Looking For Patterns

• Look at transition from highest to lowest values
• See distribution of values (clustered or spread out)
• Can summarize up but not down

Chapter 1:

This first chapter really goes over what GIS analysis is and the key points associated with it. GIS is really helpful when it comes to getting and creating data and mapping. Although it doesn’t just involve mapping, that is a big factor. First and foremost, GIS is a process that helps you look at geographic patterns in data and the relationships between certain features. This can involve both simple and complex methods.

There is a bit of a process in terms of analyses. Those include framing your question, understanding your data, choosing a method, processing all of your data, and finally looking back at all of the results to see how this may be of value to you. In the process of understanding geographic features, the chapter goes over the different types of features – discrete and continuous. There are also two ways of representing this which involves vector and raster models.

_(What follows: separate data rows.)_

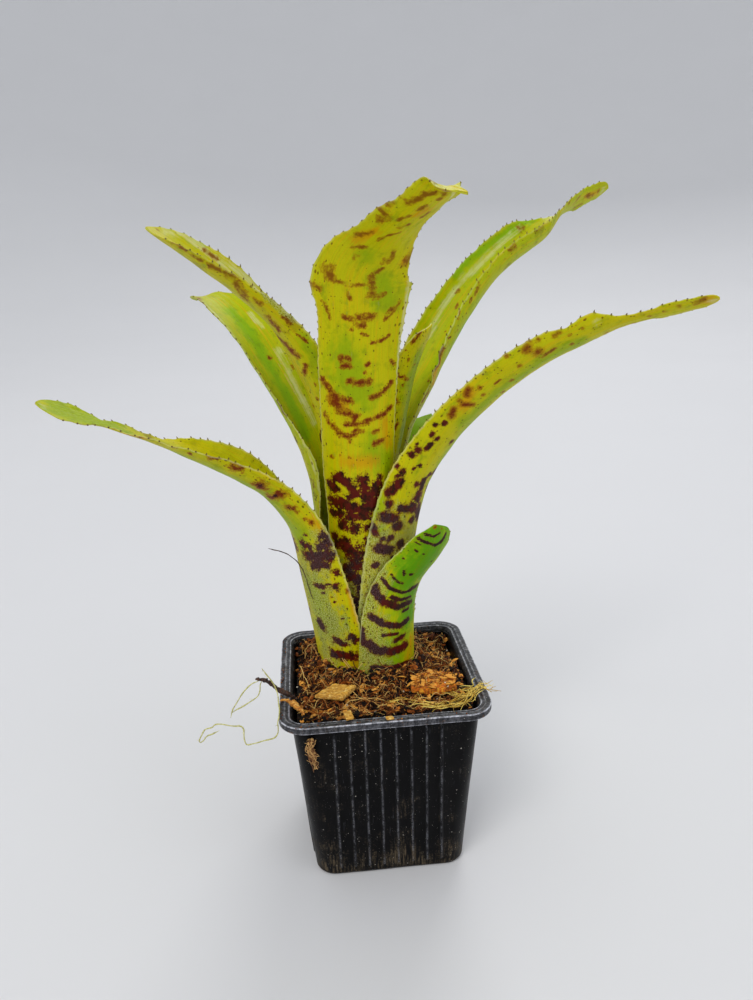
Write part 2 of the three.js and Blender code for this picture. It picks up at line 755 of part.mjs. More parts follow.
function soilBlock() {
  const bottom = FLOOR_THICKNESS + CLEARANCE;
  const shoulder = SOIL_EDGE_HEIGHT - 8;
  const ringAt = (height) => squareRing(
    innerHalfWidth(height) - POCKET_CLEARANCE,
    height,
    SOIL_POINTS_PER_CORNER,
  );
  const rings = [ringAt(bottom), ringAt(shoulder)];
  const edge = ringAt(shoulder + 1);
  for (let ring = 0; ring < SOIL_TOP_RINGS; ring += 1) {
    const share = 1 - (0.97 * ring) / (SOIL_TOP_RINGS - 1);
    rings.push(edge.map((point) => {
      const x = THREE.MathUtils.lerp(PLANT_X, point.x, share);
      const y = THREE.MathUtils.lerp(PLANT_Y, point.y, share);
      return new THREE.Vector3(x, y, soilHeight(x, y));
    }));
  }
  return loft(rings);
}

// The room that the leaves' bases take up in the mix.
function sheathSpace() {
  const low = LEAF_BASE_HEIGHT + 2;
  const levels = [
    [low, STEM_TOP - CLEARANCE, 0.03],
    [low, STEM_TOP - CLEARANCE, 1],
    [low, low, 1],
    [low + 5, low + 5, 1],
    [low + 10, low + 10, 1],
    [low + 10, low + 10, 0.03],
  ];
  return loft(levels.map(([reachHeight, height, share]) => (
    sheathRing(reachHeight, height, share, POCKET_CLEARANCE))));
}

function barkShape(piece, growth) {
  const shape = new THREE.Shape(piece.outline.map(([x, y]) => new THREE.Vector2(x, y)));
  const geometry = new THREE.ExtrudeGeometry(shape, {
    depth: piece.thickness - 2 * BARK_BEVEL,
    bevelSize: growth,
    bevelThickness: BARK_BEVEL + growth,
    bevelSegments: 1,
  });
  geometry.translate(0, 0, piece.underside + BARK_BEVEL);
  return geometry;
}

function strandPoints(strand) {
  return strand.points.map((point) => new THREE.Vector3(...point));
}

function buildBedding() {
  let mix = toSolid(soilBlock());
  mix = mix.subtract(toSolid(sheathSpace()));
  mix = mix.subtract(toSolid(stemShape(POCKET_CLEARANCE)));
  for (let i = 0; i < ROOT_COUNT; i += 1) {
    mix = mix.subtract(toSolid(rootWay(i)));
  }
  for (const piece of BARK_PIECES) {
    mix = mix.subtract(toSolid(barkShape(piece, 2 * POCKET_CLEARANCE)));
  }
  for (const strand of STRANDS) {
    const space = tube(strandPoints(strand), strand.radius + POCKET_CLEARANCE, 8, strand.steps);
    mix = mix.subtract(toSolid(space));
  }
  addMesh('potting_mix', toGeometry(mix), COLOUR.soil, 0.95);
}

// ---------------------------------------------------------------- the whole plant
buildPot();
buildBedding();
addMesh('stem', stemShape(0), COLOUR.stem, 0.8);
for (let i = 0; i < ROOT_COUNT; i += 1) {
  addMesh(`anchor_root_${i + 1}`, tube(rootPoints(i), ROOT_RADIUS, 8, 10), COLOUR.root, 0.9);
}
buildLeaves();
for (const piece of BARK_PIECES) {
  addMesh(piece.name, barkShape(piece, 0), piece.colour, 0.9);
}
for (const strand of STRANDS) {
  const shape = tube(strandPoints(strand), strand.radius, 6, strand.steps);
  addMesh(strand.name, shape, strand.colour, 0.8);
}

export default model;
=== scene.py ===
"""A neoregelia bromeliad in a small square nursery pot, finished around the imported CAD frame.

Lengths are in millimetres in the frame, unless a comment says otherwise, and angles in degrees.
"""

import math
import random

import bmesh
import bpy
import numpy as np
from mathutils import Euler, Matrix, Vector, noise


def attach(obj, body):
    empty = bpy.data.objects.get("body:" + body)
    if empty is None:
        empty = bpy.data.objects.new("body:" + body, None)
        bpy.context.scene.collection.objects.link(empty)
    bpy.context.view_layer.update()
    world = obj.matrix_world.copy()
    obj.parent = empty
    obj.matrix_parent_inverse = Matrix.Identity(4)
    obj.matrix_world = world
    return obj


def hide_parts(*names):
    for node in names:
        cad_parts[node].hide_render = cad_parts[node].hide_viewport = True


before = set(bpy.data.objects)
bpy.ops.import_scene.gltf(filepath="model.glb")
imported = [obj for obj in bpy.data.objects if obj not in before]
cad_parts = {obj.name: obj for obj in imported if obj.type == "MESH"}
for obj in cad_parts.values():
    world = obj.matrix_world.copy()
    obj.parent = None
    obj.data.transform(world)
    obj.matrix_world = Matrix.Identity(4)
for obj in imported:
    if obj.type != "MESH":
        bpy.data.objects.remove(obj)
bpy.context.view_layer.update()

MM = 0.001
SEED = 7
FULL_TURN = 2 * math.pi

noise.seed_set(SEED)              # noise_vector would shift its field at random without it


# ---------------------------------------------------------------- camera, light and floor
CAMERA_PLACE = (-19.7, -251.0, 203.0)
CAMERA_TURN = (73.42, 2.07, -5.49)            # about X, Y and Z
CAMERA_LENS = 28.08                           # for a long side of CAMERA_SENSOR
CAMERA_SENSOR = 36
CAMERA_NEAR = 0.01                            # metres

FLOOR_RADIUS = 1.6                            # metres, where the floor starts to rise
FLOOR_RISE = 3.4                              # metres
FLOOR_MIDDLE = 0.02                           # metres, the radius of the middle face
FLOOR_SIDES = 96
FLOOR_STEPS = 12
FLOOR_COLOUR = (0.72, 0.72, 0.73)
FLOOR_SHADE = 0.97                            # how dark the floor's mottling gets
WORLD_COLOUR = (0.92, 0.95, 1.0)
WORLD_STRENGTH = 0.7

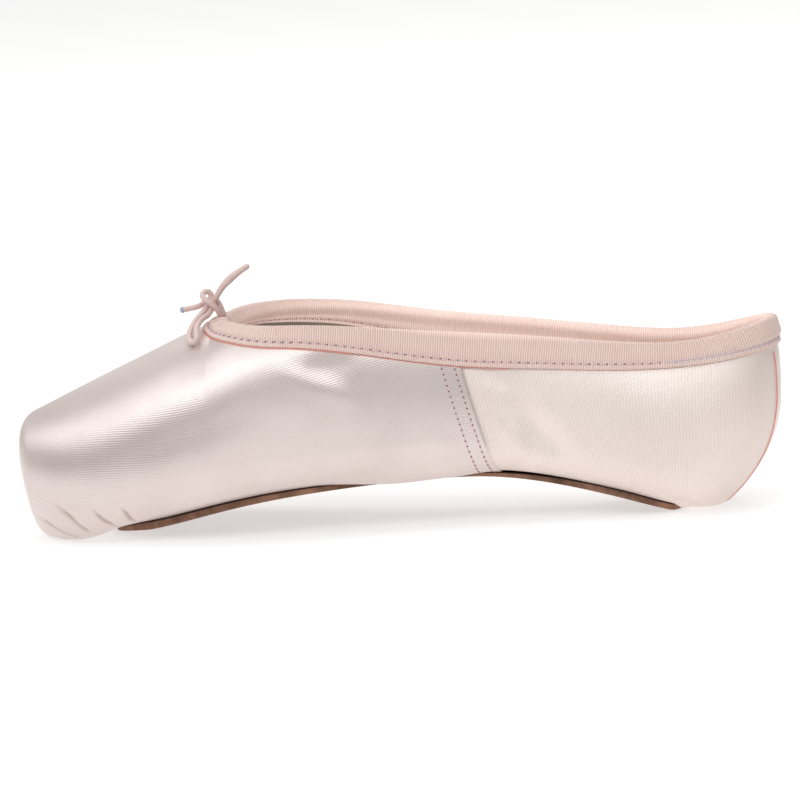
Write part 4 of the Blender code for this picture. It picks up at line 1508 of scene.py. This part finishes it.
def add_lamp(name, azimuth, elevation, power, width, height, colour="#FFFFFF"):
    """A soft rectangular lamp that faces the shoe."""
    data = bpy.data.lights.new(name, "AREA")
    data.color = linear(colour)[:3]
    data.shape = "RECTANGLE"
    data.size, data.size_y = width, height
    data.energy = power
    lamp = bpy.data.objects.new(name, data)
    bpy.context.scene.collection.objects.link(lamp)
    lamp.location = towards(azimuth, elevation, LAMP_DISTANCE)
    lamp.rotation_mode = "QUATERNION"
    lamp.rotation_quaternion = facing_shoe(lamp.location)


def make_felt():
    felt, tree, shader = start_material(
        "grey_felt", Metallic=0.0, Roughness=1.0, Emission_Color=linear("#FFFFFF"), Emission_Strength=0.09
    )
    shader.inputs["Base Color"].default_value = linear("#3A3836")
    return felt


def add_flag(name, azimuths, elevations, felt):
    """A dark card round part of the scene, outside the view, that the satin mirrors as a dark band."""
    bm = bmesh.new()
    bmesh.ops.create_grid(bm, x_segments=12, y_segments=1, size=0.5)
    for vertex in bm.verts:
        azimuth = azimuths[0] + (azimuths[1] - azimuths[0]) * (vertex.co.x + 0.5)
        elevation = elevations[0] + (elevations[1] - elevations[0]) * (vertex.co.y + 0.5)
        vertex.co = towards(azimuth, elevation, FLAG_DISTANCE)
    mesh = bpy.data.meshes.new(name)
    bm.to_mesh(mesh)
    bm.free()
    mesh.materials.append(felt)
    flag = bpy.data.objects.new(name, mesh)
    bpy.context.scene.collection.objects.link(flag)


LAMP_DISTANCE = 1.6
DAYLIGHT = "#F2FCFF"
ARC_LAMPS = ((-85, 2.0), (-45, 3.1), (-5, 2.6), (35, 2.8))
FLAG_DISTANCE = 2.4
FRONT_FLAG = ((-75, 10), (8, 22))
HEEL_FLAG = ((52, 130), (0, 60))


def light_scene():
    world = bpy.data.worlds.new("studio")
    bpy.context.scene.world = world
    world.use_nodes = True
    world.node_tree.nodes["Background"].inputs["Color"].default_value = linear("#FFFFFF")
    world.node_tree.nodes["Background"].inputs["Strength"].default_value = 0.55
    for azimuth, power in ARC_LAMPS:
        add_lamp(f"lamp_arc_{azimuth}", azimuth, 44, power, 0.9, 0.45, DAYLIGHT)
    add_lamp("lamp_top", 0, 86, 5, 0.9, 0.6)
    add_lamp("lamp_back", 180, 45, 6, 1.2, 0.5)
    felt = make_felt()
    add_flag("flag_front", *FRONT_FLAG, felt)
    add_flag("flag_heel", *HEEL_FLAG, felt)
    bpy.context.scene.view_settings.view_transform = "Standard"


build_floor()
light_scene()
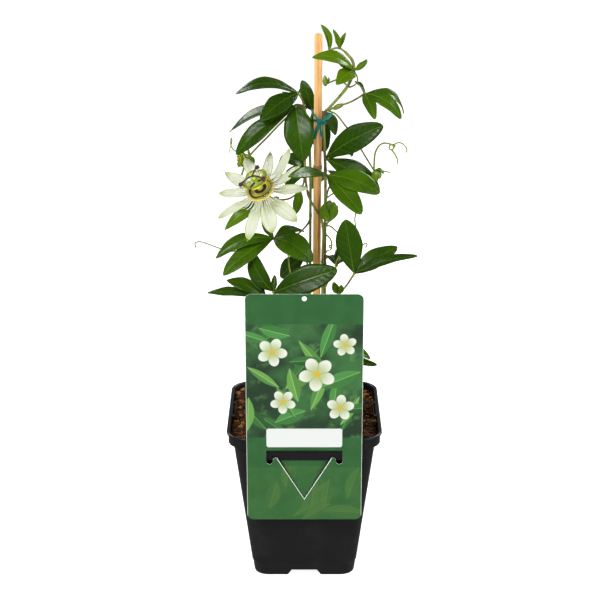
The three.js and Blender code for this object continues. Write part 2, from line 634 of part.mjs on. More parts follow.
// Each leaf: the petiole's points, from its stem to the hub, and leaflets fanned from the hub.
const LEAVES = {
  leaf_01: {
    age: 'leafYoung',
    petiole: [[38, -9.5, 516], [34, -9, 519], [30, -8.6, 520], [26, -8, 519], [22.5, -7, 517]],
    leaflets: [
      { tip: [15, -8, 541], width: 7.5, sway: 3.4, face: [15, 20], fold: 28 },
      { base: [31.5, -9.5, 519.5], tip: [26, -18, 538], width: 6.4, sway: 2.4, face: [-20, 20], fold: 30 },
      { base: [32.5, -9, 519], tip: [38, -8, 534], width: 4.6, sway: -1, face: [10, 10], fold: 25 },
    ],
  },
  leaf_02: {
    age: 'leafYoung',
    petiole: [[45, -13, 499], [45.4, -15.5, 500.5]],
    leaflets: [
      { tip: [7, -24, 514], width: 14, bow: 9, face: [-5, 50], fold: 8 },
      { tip: [29, -35, 491], width: 16.5, bow: 3, face: [-15, 30], fold: 6, widest: 0.75, fullness: 0.9 },
      { tip: [57.5, -9, 509.5], width: 6.5, sway: 1.5, face: [-20, 20], fold: 24 },
      { tip: [28.6, -15, 512.5], width: 8, bow: 2.5, sway: -1, face: [10, 20], fold: 14 },
    ],
  },
  leaf_03: {
    age: 'leafMid',
    petiole: [[23, -3, 461.5], [31, -6, 465.6], [42, -10, 470], [52, -14, 476.5], [55.5, -16, 479.5]],
    sheath: { place: [26.4, -4.4, 462.6], direction: [0.85, -0.28, 0.45], length: 12.5, width: 5 },
    leaflets: [
      { tip: [46.5, -5, 489], width: 6, bow: 2, face: [40, 40] },
      { tip: [64.5, -38, 460], width: 12, bow: 5, sway: 1, face: [10, 25], fold: 6 },
      { tip: [89, -22, 457], width: 14, bow: 12, face: [5, 40], fold: 6 },
      { tip: [92.5, -3, 458], width: 13, bow: 12, face: [30, 55], fold: 8 },
    ],
  },
  leaf_04: {
    age: 'leafDark',
    petiole: [[20, 4.5, 403], [20.4, 1.2, 408], [19.5, 0.6, 414.5]],
    leaflets: [
      { tip: [73, -14, 449], width: 25, bow: 2, sway: -2, face: [5, 30], fold: 8, widest: 1.15 },
      { tip: [72, 12, 378], width: 25, bow: 7, face: [10, 35], fold: 6, widest: 1.15 },
      {
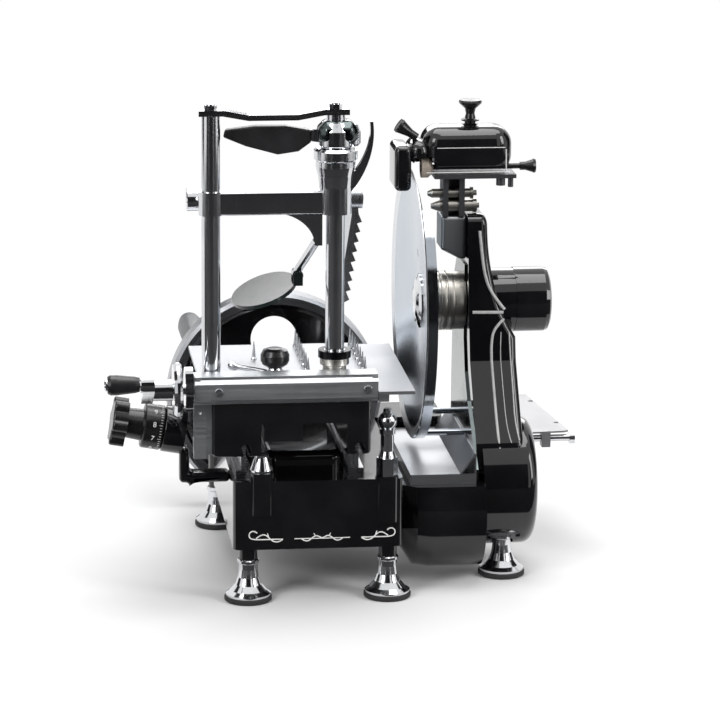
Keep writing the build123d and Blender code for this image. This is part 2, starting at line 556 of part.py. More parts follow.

Summarized data is also important to note in this chapter.

It’s important that every bit of data that you are collecting should be in the same map projection and coordinate system. Map projections are going to translate your locations onto a globe, while coordinate systems go into specifics to locate features within a two-dimensional space. Both of these work together to help enhance your data for the GIS analysis.

There are 5 different attribute values for geographic features – categories, ranks, counts, amounts, and ratios. Categories are similar things grouped together. Ranks are the features put into order, going high-low. Counts and amounts kind of go hand in hand with each other and they are going to help you find the total numbers. Lastly, ratios are going to show the relationships between two different quantities.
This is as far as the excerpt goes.